Furto de veículo em estacionamento: quando há (ou não) dever de indenizar por danos morais

Casos de furto de veículo em estacionamento continuam a gerar discussões jurídicas relevantes, especialmente sobre os limites da responsabilidade civil do estabelecimento e a possibilidade de indenização por danos morais. O acórdão em análise ilustra bem essa distinção, mostrando que nem toda falha contratual resulta em ofensa à dignidade do consumidor.

 

1) O caso concreto

O autor ajuizou ação de indenização por danos materiais e morais após ter o carro furtado no estacionamento de um shopping center. O veículo foi localizado dias depois, depenado e danificado. O consumidor pediu o ressarcimento de valores relativos à franquia do seguro e à locação de outro veículo, além de indenização de R$ 50.000,00 por danos morais.

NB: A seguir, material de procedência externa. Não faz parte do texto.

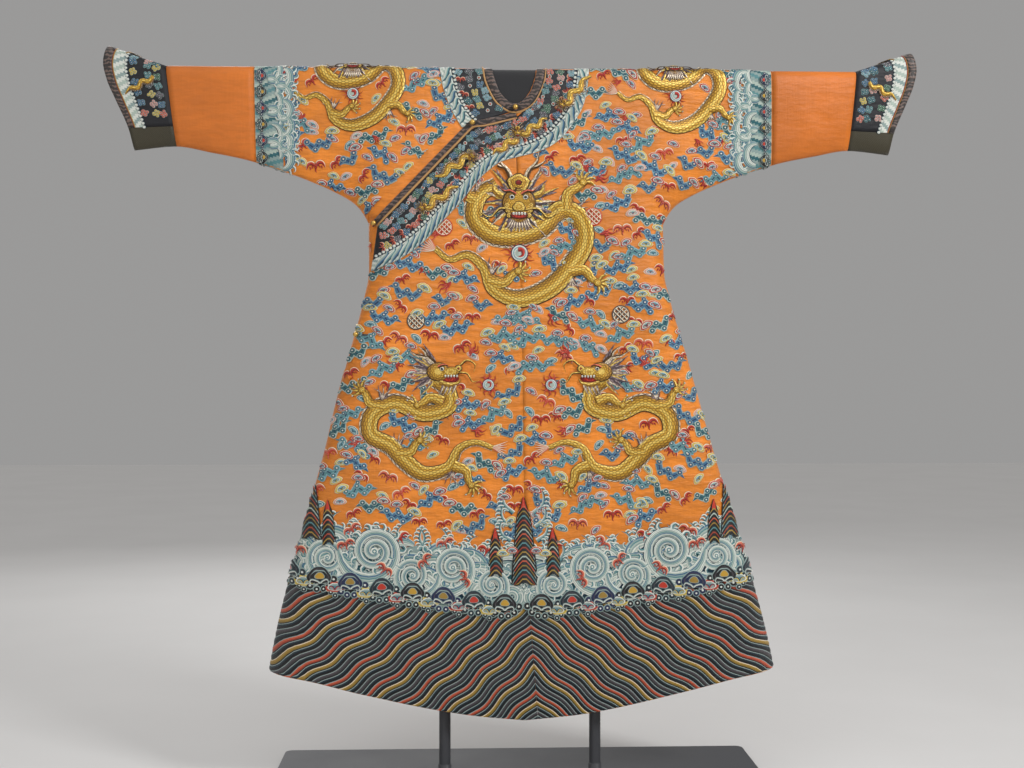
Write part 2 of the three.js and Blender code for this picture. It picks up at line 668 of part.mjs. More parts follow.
const knotRise = WALL + KNOT.rise + lapLift(KNOT.x, KNOT.z) + KNOT.thick / 2;
knot.translate(...knotSeat.point.addScaledVector(knotSeat.out, knotRise).toArray());
addMesh('knot_waist', knot, 'satin');

// ---------------------------------------------------------------- the stand

const form = robeMovedOut(shortSurface, -CLEAR, false);
const block = (fromX, toX, bottom) =>
  prism([[fromX, bottom], [toX, bottom], [toX, 1700], [fromX, 1700]], -200, 200, false);
addMesh('form_body', toGeometry(form.intersect(block(-FORM.half, FORM.half, FORM.bottom))), 'form');
addMesh('form_arm_left', toGeometry(form.intersect(block(FORM.half + GAP, ARM.end, ARM.bottom))), 'form');
addMesh('form_arm_right', toGeometry(form.intersect(block(-ARM.end, -FORM.half - GAP, ARM.bottom))), 'form');

const postHeight = FORM.bottom - GAP - (BASE.thick + GAP);
for (const [side, x] of [['left', POST.x], ['right', -POST.x]]) {
  const post = new THREE.CylinderGeometry(POST.radius, POST.radius, postHeight, 20);
  post.rotateX(Math.PI / 2);
  post.translate(x, 0, BASE.thick + GAP + postHeight / 2);
  addMesh(`post_${side}`, post, 'paint');
}
const base = new THREE.BoxGeometry(BASE.width, BASE.depth, BASE.thick);
base.translate(0, 0, BASE.thick / 2);
addMesh('base_plate', base, 'paint');

export default robe;
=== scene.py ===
"""A dragon robe on a display stand: its silk, embroidery, trimmings and stand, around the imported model."""

import math

import bmesh
import bpy
import numpy as np
from bpy.props import FloatProperty, FloatVectorProperty, IntProperty, PointerProperty
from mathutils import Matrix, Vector


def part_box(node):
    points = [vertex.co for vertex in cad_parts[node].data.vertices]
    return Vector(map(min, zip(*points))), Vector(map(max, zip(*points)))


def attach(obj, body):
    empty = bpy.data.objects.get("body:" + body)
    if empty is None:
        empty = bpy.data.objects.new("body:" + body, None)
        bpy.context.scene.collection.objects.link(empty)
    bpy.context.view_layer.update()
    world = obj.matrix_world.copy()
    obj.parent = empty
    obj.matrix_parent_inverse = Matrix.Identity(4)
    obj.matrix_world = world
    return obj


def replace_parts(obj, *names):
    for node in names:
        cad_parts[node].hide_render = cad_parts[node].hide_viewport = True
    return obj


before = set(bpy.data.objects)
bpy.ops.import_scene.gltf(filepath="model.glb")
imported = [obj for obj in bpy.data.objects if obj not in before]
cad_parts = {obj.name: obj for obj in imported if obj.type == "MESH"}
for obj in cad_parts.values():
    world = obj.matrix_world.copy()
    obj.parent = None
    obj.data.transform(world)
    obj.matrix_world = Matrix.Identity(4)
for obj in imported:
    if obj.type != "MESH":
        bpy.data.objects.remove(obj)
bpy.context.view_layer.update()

bl_info = {
    "name": "Dragon robe",
    "version": (1, 0, 0),
    "blender": (4, 5, 0),
    "location": "View3D > Sidebar > Robe",
    "description": "Builds the silk, embroidery and stand of a dragon robe around its packed model",
    "category": "Object",
}

MM = 0.001

# ---------------------------------------------------------------- the robe's own lines, in millimetres

SHOULDER = 1570.0  # the cloth's inner face on the shoulders
FOLD_RADIUS = 20.0
QUARTER = FOLD_RADIUS * math.pi / 2
LEAN = (-13.0, 8.0)  # how far the robe's middle strays at the shoulders and at the hem
CLOTH_RISE = 1.8  # the outer face of the silk, above the surface all pieces are worked from
BAND_RISE = 3.3  # of a band sewn on it
OVER_CLOUDS = 2.8  # of the dragons' lowest stitches
LIFT = 2.1  # how far the overlap rides on what lies under it
SHELL = 1.4  # the thickness of the silk as made
FINE_WELD = 0.00002  # metres

SIDE = [(60, 586), (257, 552), (340, 535), (490, 496), (740, 424), (930, 373), (1065, 335), (1125, 323),
        (1230, 322)]  # height, half width
UNDERARM = [(322, 1230), (333, 1251), (351, 1273), (382, 1293), (450, 1324), (522, 1350), (592, 1371),
            (662, 1385), (738, 1398), (829, 1389), (920, 1380)]
HEM = [(0, 152), (104, 162), (202, 178), (337, 208), (455, 238), (553, 257), (600, 266)]
CENTRE = [(100, 32), (455, 12), (708, 6), (965, 7), (1472, 0), (1600, 0)]  # height, the seam's place
LAPEL = [(0, 1472), (-69, 1454), (-100, 1450), (-313, 1231)]
SLEEVE_SEAM = 567.0
CUFF_SEAM = ((738, 1398), (757, 1570))
MOUTH = [(1389, 829), (1431, 838), (1494, 864), (1538, 882), (1574, 889), (1611, 881)]  # height, x
CUFF_HEAD = (881, 1611)
UNDER_BAND = ((700, 1440), (920, 1431))
STRIP = 9.0  # the underlap that shows beside the overlap
STRIP_END = 930.0
NECK_FRONT = [(0, 1488), (15, 1493), (34, 1514), (47, 1548), (51, 1570)]
NECK_BACK = [(0, 1552), (25, 1554), (45, 1560), (51, 1570)]
BAND_FRONT = [(0, 1472), (18, 1477), (42, 1497), (61, 1537), (67, 1570)]
BAND_BACK = [(0, 1536), (32, 1539), (60, 1549), (67, 1570)]
NECK_HALF = 51.0
ARMPIT = (322.0, 1230.0)  # x and height where the side fold meets the sleeve's lower edge
BAND_ENDS = (742, 840)  # x where the under band's upper edge meets the seam and the mouth
SEAM_GAP = 0.15  # left open on each side of a seam
STITCH_GAP = 0.2  # the same between the needlework of two halves
STRIP_TUCK = 45.0  # how far the strip beside the overlap starts below its end, out of sight
STRIP_REACH = 33.0  # how far it reaches in from the side fold
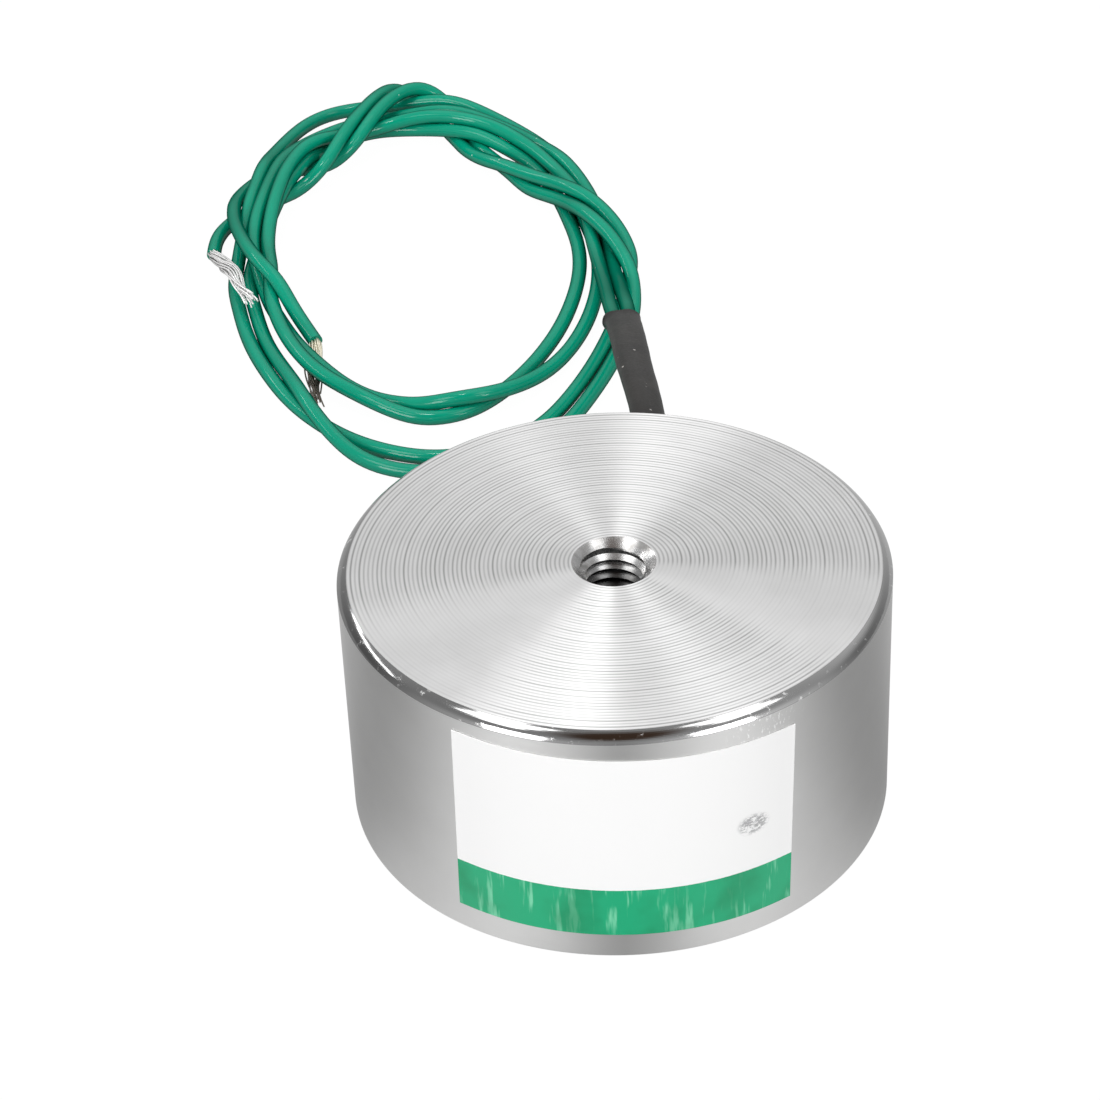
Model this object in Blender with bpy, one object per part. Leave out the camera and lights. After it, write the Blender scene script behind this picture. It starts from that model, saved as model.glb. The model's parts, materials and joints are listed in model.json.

O réu alegou que o furto foi fato imprevisível e que não houve negligência na guarda, destacando que o estacionamento era gratuito e, portanto, mera cortesia. O juízo de primeiro grau reconheceu parcialmente o pedido, condenando o réu a ressarcir os gastos com a locação de outro automóvel (R$ 1.648,23), mas negando a indenização moral.

Inconformado, o autor apelou, insistindo na condenação por dano moral e no reembolso da franquia do seguro.

 

2) Danos materiais: necessidade de prova efetiva

O Tribunal manteve a sentença, observando que não houve comprovação do pagamento da franquia do seguro. As notas fiscais apresentadas referiam-se a reparos e substituição de peças — não ao valor pago a título de franquia.

Conforme a jurisprudência consolidada, o dano material exige prova cabal do desembolso. Sem essa demonstração, o pedido não pode prosperar.

Além disso, o acórdão ressaltou que o shopping já havia arcado com os custos do conserto e com a indenização pela locação de veículo, atendendo à reparação patrimonial devida.

 

3) Danos morais e o limite entre o aborrecimento e a violação da dignidade

O ponto central do julgamento foi a negativa de indenização por danos morais. Para o Tribunal, o furto do veículo, ainda que gere aborrecimento, não alcançou o patamar de sofrimento capaz de violar os direitos da personalidade.

Citando lição clássica de Sérgio Cavalieri Filho, o acórdão reforçou que o dano moral não decorre do simples ilícito contratual, mas da repercussão do fato sobre a dignidade da vítima. Assim, “o mero inadimplemento contratual, mora ou prejuízo econômico não configuram, por si sós, dano moral, porque não agridem a dignidade humana”.

No caso, o autor teve seus prejuízos materiais ressarcidos e não demonstrou consequências psicológicas ou constrangimentos que extrapolassem o incômodo comum à situação.

 

4) A natureza jurídica do estacionamento gratuito

Um ponto relevante do acórdão foi o destaque de que o estacionamento era gratuito, funcionando apenas como uma comodidade aos clientes e não como serviço contratado mediante remuneração.

Essa característica afasta, em parte, o dever de guarda equiparado ao contrato oneroso de depósito, que pressupõe contraprestação financeira. Ainda assim, a jurisprudência majoritária reconhece que mesmo o estacionamento gratuito gera responsabilidade objetiva do fornecedor, com base na teoria do risco da atividade e na Súmula 130 do STJ (“A empresa responde, perante o cliente, pela reparação de dano ou furto de veículo ocorridos em seu estacionamento”).

Contudo, essa responsabilidade não se estende automaticamente ao dano moral, que depende da análise concreta da repercussão do fato.

 

5) O entendimento consolidado dos tribunais

Os tribunais brasileiros têm adotado posição semelhante: o furto de veículo em estacionamento, por si só, não gera dano moral automático. Apenas em hipóteses excepcionais — como situações de humilhação pública, coação, violência ou abalo comprovado à honra — é que a indenização extrapatrimonial é reconhecida.

O simples desconforto, perda de tempo ou contratempo no uso do bem não basta para configurar dano moral, sendo tais efeitos absorvidos pela indenização material.

 

6) Conclusão

O caso reafirma uma diretriz essencial do direito civil contemporâneo: o dano moral não se presume pelo descumprimento contratual, mas exige demonstração concreta de lesão à esfera da dignidade humana.

Assim, embora o estabelecimento responda objetivamente pelo furto de veículo ocorrido em seu estacionamento, a indenização moral só é devida quando o fato gera sofrimento, humilhação ou angústia que ultrapassem o mero aborrecimento.

Em síntese, o acórdão reforça o equilíbrio entre a proteção do consumidor e o limite da responsabilidade civil, evitando a banalização do dano moral e preservando sua natureza reparatória.